Elected officials from Western states are urging the U.S. Senate to keep BLM rules limiting natural-gas waste. (Pixabay)
Elected officials from Western states are urging the U.S. Senate to keep BLM rules limiting natural-gas waste. (Pixabay)
March 3, 2017

DENVER - More than 60 local elected officials from four western states are calling on the U.S. Senate to defend the Bureau of Land Management's natural-gas waste rule adopted last year.

The rule directing the oil and gas industry to capture gas lost through leaks, venting and flaring on public lands is under threat after the U.S. House moved to roll it back. Steve Bonowski, a Conservatives for Responsible Stewardship board member, said the rule shouldn't be tossed out just because it was enacted during the Obama administration.

"The methane rule, to us, represents just basic common sense and fiscal conservatism," he said. "We should be capturing the public's resources where possible, and not flaring gas off into the atmosphere or wasting it."

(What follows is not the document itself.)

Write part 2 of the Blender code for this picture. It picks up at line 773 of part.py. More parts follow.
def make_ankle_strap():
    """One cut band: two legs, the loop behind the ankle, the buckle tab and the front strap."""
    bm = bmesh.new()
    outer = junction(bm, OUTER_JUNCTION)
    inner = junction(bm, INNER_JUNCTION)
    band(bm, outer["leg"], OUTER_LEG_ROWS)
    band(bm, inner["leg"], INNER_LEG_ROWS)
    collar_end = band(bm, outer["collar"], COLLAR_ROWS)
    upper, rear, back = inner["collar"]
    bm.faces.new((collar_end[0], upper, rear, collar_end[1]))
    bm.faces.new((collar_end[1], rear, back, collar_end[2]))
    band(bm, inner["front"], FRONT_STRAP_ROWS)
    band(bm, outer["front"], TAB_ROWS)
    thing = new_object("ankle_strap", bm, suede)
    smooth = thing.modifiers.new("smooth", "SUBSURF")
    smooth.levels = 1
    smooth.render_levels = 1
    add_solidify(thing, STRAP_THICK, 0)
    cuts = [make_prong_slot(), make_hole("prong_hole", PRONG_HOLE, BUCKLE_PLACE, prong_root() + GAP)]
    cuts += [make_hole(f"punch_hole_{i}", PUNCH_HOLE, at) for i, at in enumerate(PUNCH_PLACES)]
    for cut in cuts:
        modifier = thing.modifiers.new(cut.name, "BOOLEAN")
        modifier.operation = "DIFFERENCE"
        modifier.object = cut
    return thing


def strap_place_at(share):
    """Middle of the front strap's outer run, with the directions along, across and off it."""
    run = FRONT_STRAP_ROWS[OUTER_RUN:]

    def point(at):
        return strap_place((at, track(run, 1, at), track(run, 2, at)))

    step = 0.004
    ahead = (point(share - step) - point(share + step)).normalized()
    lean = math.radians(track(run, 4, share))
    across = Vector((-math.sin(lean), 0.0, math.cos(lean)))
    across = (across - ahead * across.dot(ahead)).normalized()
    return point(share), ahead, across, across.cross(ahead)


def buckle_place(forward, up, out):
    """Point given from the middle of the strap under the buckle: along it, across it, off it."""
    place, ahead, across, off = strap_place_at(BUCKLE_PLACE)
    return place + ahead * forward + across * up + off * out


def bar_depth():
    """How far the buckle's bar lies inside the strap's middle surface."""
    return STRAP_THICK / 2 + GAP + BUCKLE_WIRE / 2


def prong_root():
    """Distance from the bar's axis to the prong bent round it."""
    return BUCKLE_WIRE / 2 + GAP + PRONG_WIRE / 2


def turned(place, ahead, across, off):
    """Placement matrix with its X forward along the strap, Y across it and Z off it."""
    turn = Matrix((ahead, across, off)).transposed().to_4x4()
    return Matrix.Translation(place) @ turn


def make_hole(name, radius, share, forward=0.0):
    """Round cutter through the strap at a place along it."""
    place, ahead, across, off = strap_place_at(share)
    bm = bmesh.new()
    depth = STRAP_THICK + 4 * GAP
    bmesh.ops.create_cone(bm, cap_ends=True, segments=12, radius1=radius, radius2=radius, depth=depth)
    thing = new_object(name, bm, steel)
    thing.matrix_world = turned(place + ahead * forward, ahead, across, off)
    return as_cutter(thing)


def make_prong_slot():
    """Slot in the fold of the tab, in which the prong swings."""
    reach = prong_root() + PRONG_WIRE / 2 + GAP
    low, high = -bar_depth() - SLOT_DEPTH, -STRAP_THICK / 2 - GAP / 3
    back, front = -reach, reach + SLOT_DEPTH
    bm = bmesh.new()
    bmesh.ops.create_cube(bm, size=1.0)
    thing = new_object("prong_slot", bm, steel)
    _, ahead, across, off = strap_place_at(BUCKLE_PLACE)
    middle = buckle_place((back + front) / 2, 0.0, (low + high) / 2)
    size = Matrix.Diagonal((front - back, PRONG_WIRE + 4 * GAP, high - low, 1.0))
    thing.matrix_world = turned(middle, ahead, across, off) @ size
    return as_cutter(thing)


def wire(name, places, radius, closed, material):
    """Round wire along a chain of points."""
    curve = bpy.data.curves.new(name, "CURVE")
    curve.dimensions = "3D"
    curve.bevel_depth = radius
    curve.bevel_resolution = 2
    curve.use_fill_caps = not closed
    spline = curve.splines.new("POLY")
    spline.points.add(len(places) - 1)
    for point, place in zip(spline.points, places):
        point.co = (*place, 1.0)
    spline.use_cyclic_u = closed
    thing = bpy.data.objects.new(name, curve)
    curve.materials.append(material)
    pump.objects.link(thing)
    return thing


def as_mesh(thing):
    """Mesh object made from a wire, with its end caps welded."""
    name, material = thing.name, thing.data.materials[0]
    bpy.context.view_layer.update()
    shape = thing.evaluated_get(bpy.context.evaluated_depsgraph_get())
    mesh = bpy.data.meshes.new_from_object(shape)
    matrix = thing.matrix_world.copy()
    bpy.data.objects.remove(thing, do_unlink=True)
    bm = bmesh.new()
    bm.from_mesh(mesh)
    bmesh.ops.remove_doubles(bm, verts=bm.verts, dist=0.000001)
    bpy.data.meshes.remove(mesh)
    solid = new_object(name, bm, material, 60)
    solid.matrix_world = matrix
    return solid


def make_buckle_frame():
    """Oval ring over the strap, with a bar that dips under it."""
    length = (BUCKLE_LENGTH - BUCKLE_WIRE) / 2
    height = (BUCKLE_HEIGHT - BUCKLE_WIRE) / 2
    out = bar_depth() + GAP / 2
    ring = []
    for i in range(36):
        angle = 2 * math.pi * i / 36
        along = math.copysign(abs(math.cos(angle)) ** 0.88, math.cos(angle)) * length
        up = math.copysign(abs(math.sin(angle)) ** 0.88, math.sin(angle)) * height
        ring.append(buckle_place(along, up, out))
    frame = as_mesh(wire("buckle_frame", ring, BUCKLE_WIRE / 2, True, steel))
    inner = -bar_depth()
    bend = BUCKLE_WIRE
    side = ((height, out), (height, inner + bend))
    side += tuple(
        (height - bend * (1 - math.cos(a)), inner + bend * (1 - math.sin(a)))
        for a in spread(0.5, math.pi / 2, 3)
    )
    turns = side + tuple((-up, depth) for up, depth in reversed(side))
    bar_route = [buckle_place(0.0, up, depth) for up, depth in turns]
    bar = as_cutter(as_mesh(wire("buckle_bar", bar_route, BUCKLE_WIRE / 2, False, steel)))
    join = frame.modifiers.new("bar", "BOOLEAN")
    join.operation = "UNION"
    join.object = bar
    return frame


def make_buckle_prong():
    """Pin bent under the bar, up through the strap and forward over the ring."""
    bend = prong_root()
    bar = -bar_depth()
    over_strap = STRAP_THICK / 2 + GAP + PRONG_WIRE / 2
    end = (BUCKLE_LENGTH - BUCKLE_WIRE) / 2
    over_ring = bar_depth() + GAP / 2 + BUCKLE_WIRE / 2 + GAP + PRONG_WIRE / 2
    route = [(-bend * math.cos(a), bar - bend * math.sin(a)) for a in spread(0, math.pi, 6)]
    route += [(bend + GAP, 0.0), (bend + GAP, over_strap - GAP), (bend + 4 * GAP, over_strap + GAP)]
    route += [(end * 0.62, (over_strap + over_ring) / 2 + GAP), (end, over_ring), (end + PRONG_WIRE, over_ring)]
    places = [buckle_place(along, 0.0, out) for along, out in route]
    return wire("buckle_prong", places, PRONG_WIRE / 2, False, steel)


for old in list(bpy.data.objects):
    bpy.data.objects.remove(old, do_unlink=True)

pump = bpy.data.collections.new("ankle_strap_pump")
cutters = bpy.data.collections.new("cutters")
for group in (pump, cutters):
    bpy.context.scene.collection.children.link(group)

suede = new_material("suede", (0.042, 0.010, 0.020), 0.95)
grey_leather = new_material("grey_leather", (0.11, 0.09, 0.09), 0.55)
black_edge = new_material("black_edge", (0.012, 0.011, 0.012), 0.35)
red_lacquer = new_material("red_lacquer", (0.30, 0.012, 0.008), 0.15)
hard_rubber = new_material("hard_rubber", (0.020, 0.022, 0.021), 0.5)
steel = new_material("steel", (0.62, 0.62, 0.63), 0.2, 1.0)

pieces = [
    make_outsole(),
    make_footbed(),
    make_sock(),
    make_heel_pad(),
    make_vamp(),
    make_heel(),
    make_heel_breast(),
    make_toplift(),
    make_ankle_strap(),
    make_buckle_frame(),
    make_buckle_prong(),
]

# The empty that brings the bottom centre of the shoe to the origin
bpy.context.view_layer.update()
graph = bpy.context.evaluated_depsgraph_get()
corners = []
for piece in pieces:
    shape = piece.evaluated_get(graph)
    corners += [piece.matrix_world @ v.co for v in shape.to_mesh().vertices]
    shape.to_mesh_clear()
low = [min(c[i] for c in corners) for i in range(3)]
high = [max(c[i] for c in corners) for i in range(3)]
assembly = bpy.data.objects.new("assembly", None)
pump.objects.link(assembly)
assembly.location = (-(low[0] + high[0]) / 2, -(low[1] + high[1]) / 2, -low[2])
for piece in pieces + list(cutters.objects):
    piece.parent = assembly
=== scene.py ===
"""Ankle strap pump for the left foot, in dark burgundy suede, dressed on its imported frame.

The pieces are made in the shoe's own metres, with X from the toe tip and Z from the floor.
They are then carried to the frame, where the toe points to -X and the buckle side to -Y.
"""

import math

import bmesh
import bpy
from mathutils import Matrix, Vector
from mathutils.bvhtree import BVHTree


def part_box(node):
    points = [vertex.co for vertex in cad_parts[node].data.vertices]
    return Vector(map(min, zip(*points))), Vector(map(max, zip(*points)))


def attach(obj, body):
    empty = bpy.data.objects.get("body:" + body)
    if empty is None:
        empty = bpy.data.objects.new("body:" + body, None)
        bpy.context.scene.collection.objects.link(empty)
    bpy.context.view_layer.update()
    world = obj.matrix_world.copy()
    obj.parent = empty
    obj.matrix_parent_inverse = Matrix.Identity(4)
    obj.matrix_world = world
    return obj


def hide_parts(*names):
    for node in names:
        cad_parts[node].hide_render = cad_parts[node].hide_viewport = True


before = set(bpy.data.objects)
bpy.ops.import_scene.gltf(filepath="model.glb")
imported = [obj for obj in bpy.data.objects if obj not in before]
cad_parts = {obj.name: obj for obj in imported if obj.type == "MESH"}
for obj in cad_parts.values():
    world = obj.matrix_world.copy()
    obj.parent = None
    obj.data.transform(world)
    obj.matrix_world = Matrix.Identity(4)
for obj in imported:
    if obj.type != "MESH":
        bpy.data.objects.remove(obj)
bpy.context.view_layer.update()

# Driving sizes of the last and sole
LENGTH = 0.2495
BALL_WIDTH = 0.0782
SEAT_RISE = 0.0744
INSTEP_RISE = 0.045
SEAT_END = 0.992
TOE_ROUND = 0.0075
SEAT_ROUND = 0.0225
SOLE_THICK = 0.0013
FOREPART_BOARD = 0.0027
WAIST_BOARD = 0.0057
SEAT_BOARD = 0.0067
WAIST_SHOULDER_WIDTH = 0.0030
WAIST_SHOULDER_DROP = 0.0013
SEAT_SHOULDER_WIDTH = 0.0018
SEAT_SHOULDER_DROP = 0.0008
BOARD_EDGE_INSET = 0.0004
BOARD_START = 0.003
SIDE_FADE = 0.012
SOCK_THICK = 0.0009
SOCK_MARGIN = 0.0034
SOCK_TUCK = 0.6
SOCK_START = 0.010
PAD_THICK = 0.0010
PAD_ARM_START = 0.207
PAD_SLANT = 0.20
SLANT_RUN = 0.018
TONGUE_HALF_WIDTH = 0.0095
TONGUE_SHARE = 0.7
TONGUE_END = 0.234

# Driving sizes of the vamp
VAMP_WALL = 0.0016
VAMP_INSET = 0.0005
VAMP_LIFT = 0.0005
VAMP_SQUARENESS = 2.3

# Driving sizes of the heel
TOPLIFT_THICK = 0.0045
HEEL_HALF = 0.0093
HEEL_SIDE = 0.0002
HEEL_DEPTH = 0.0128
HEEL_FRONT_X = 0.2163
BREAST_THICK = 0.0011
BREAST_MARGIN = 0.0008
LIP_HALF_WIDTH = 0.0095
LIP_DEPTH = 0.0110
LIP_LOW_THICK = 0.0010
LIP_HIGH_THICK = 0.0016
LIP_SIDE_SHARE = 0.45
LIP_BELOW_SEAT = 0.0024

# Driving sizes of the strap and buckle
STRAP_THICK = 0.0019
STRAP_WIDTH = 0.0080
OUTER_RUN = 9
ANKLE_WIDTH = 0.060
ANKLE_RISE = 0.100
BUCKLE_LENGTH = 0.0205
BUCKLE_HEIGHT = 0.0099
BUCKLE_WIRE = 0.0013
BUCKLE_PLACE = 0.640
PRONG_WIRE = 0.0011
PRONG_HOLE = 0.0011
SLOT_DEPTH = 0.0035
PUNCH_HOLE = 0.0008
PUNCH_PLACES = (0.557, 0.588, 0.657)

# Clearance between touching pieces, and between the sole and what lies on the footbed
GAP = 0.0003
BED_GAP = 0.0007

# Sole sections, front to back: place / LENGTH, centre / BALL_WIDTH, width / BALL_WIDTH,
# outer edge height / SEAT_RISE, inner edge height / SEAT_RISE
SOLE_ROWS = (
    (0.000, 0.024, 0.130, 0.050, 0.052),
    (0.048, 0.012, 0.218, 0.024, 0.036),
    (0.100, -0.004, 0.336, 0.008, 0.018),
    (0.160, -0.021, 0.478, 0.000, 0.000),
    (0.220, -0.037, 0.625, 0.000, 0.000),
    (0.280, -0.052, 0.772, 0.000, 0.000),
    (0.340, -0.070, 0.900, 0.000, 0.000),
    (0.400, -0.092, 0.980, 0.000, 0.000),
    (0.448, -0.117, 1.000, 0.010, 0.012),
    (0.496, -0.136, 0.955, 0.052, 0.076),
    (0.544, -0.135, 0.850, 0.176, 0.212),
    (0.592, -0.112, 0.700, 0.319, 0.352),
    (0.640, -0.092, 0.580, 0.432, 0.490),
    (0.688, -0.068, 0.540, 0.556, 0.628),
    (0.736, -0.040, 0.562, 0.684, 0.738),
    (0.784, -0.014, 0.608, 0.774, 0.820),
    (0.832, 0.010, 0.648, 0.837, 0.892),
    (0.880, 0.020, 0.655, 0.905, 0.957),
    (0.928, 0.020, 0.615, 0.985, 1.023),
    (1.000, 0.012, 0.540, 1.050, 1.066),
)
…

A recent Colorado College poll found 83 percent of Coloradans support the BLM's efforts to limit natural-gas waste. Industry leaders have claimed the rules would add layers of red tape and slow production.

The U.S. Senate could vote to reverse the rules as early as next week. Sen. Michael Bennet, D-Colo., opposes rolling it back, and Sen. Cory Gardner, R-Colo., has yet to say where he stands on the issue.

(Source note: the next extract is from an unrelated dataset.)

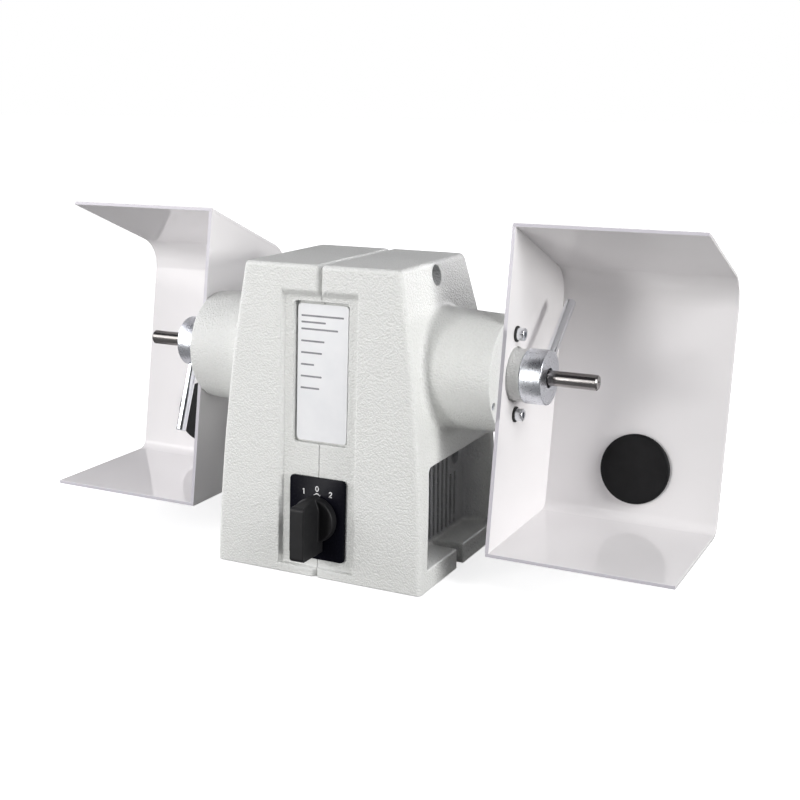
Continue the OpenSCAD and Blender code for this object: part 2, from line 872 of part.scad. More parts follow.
module right_end_cover() { end_cover(bearing_x + bearing_w); }
module left_end_cover() { on_side(-1) end_cover(bearing_x + bearing_w + spring_t); }
module right_cover_screws() { cover_screws(); }
module left_cover_screws() { on_side(-1) cover_screws(); }
module right_shaft_seal() { shaft_seal(); }
module left_shaft_seal() { on_side(-1) shaft_seal(); }
module right_outer_race() { outer_race(); }
module left_outer_race() { on_side(-1) outer_race(); }
module right_inner_race() { inner_race(); }
module left_inner_race() { on_side(-1) inner_race(); }
module right_balls() { bearing_balls(); }
module left_balls() { on_side(-1) bearing_balls(); }
module right_cage() { ball_cage(); }
module left_cage() { on_side(-1) ball_cage(); }
module right_guard_shell() { guard_shell(); }
module left_guard_shell() { on_side(-1) guard_shell(); }
module right_guard_cheek() { guard_cheek(); }
module left_guard_cheek() { on_side(-1) guard_cheek(); }
module right_guard_screws() { guard_screws(); }
module left_guard_screws() { on_side(-1) guard_screws(); }
module right_guard_washers() { guard_washers(); }
module left_guard_washers() { on_side(-1) guard_washers(); }
module right_extraction_plug() { extraction_plug(); }
module left_extraction_plug() { on_side(-1) extraction_plug(); }
module right_ejector_collar() { ejector_collar(right_lever_angle); }
module left_ejector_collar() { on_side(-1) ejector_collar(left_lever_angle); }
module right_ejector_lever() { ejector_lever(right_lever_angle); }
module left_ejector_lever() { on_side(-1) ejector_lever(left_lever_angle); }
module right_thrust_washer() { thrust_washer(); }
module left_thrust_washer() { on_side(-1) thrust_washer(); }

right_housing();
left_housing();
base_plate();
base_screws();
tie_bolts();
tie_nuts();
data_plate();
plate_carrier();
switch_plate();
switch_body();
switch_screws();
switch_knob();
switch_spindle();
right_end_cover();
left_end_cover();
right_cover_screws();
left_cover_screws();
right_shaft_seal();
left_shaft_seal();
right_outer_race();
left_outer_race();
right_inner_race();
left_inner_race();
right_balls();
left_balls();
right_cage();
left_cage();
wave_spring();
rotor_shaft();
rotor_core();
rotor_end_rings();
cooling_fan();
stator_core();
stator_winding();
run_capacitor();
capacitor_clamp();
terminal_block();
earth_stud();
wiring_loom();
cable_gland();
gland_nut();
right_guard_shell();
left_guard_shell();
right_guard_cheek();
left_guard_cheek();
right_guard_screws();
left_guard_screws();
right_guard_washers();
left_guard_washers();
right_extraction_plug();
left_extraction_plug();
right_ejector_collar();
left_ejector_collar();
right_ejector_lever();
left_ejector_lever();
right_thrust_washer();
left_thrust_washer();
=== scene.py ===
"""Looks of a double-ended polishing motor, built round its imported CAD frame. Lengths are in mm until they
reach a mesh, which is in metres."""
import itertools
import json
import math

import bmesh
import bpy
import numpy as np
from mathutils import Matrix, Vector


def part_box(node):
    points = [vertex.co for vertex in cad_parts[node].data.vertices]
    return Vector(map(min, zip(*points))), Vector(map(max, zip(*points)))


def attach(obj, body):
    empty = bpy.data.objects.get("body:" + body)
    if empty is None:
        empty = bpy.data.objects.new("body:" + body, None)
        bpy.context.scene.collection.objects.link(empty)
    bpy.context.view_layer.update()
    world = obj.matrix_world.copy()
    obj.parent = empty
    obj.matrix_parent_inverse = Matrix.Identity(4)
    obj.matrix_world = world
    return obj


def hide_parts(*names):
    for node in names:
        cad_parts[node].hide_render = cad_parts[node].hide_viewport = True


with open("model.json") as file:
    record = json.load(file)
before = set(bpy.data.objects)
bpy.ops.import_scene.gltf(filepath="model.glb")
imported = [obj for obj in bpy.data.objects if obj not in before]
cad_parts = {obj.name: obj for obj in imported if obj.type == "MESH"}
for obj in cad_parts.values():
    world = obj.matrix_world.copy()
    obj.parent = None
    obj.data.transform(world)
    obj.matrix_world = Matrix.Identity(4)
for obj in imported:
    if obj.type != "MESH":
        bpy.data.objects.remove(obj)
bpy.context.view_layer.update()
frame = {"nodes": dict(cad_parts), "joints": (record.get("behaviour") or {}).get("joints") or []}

MM = 0.001
FINE = 0.8      # grid of the cast housing
KEPT = 0.07    # share of its triangles that are kept
joints = {joint["name"]: joint for joint in frame["joints"]}


# ---------------------------------------------------------------- sizes
def span(node):
    """Lowest and highest corner of a CAD node, in mm."""
    low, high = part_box(node)
    return np.array(low) / MM, np.array(high) / MM


body_low, body_high = span("right_housing")
NECK_END, REAR, BODY_H = body_high
FRONT = -body_low[1]
shaft_low, shaft_high = span("rotor_shaft")
SHAFT_H = (shaft_low[2] + shaft_high[2]) / 2
SPINDLE_END = shaft_high[0]
COVER_END = span("right_guard_cheek")[0][0]
GUARD_END = span("right_guard_shell")[1][0]
PLATE_W = 2 * span("data_plate")[1][0]
SWITCH_W = 2 * span("switch_plate")[1][0]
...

In 2014, Colorado state regulators worked with industry to create regulations to prevent the loss of natural gas, which closely resemble the new BLM rules. But Bonowski said Colorado's efforts don't prevent methane pollution from blowing in from other states. He added that taxpayers also lose royalties when gas is wasted, and some $330 million worth of natural gas is wasted every year.

"That doesn't sound like a lot of money when there's a $19 trillion debt in Washington, D.C., but every little bit helps," he said, "and it just makes, to me, more efficient use of our public lands and the resources that belong to all American citizens."

Elected officials who this week signed a letter to U.S. senators in support of the BLM rules have argued that they create jobs through new technologies developed to locate and fix leaks, and also help reduce the air pollution that can cause asthma attacks and other respiratory problems.

The letter is online at squarespace.com and the Colorado College survey is at coloradocollege.edu.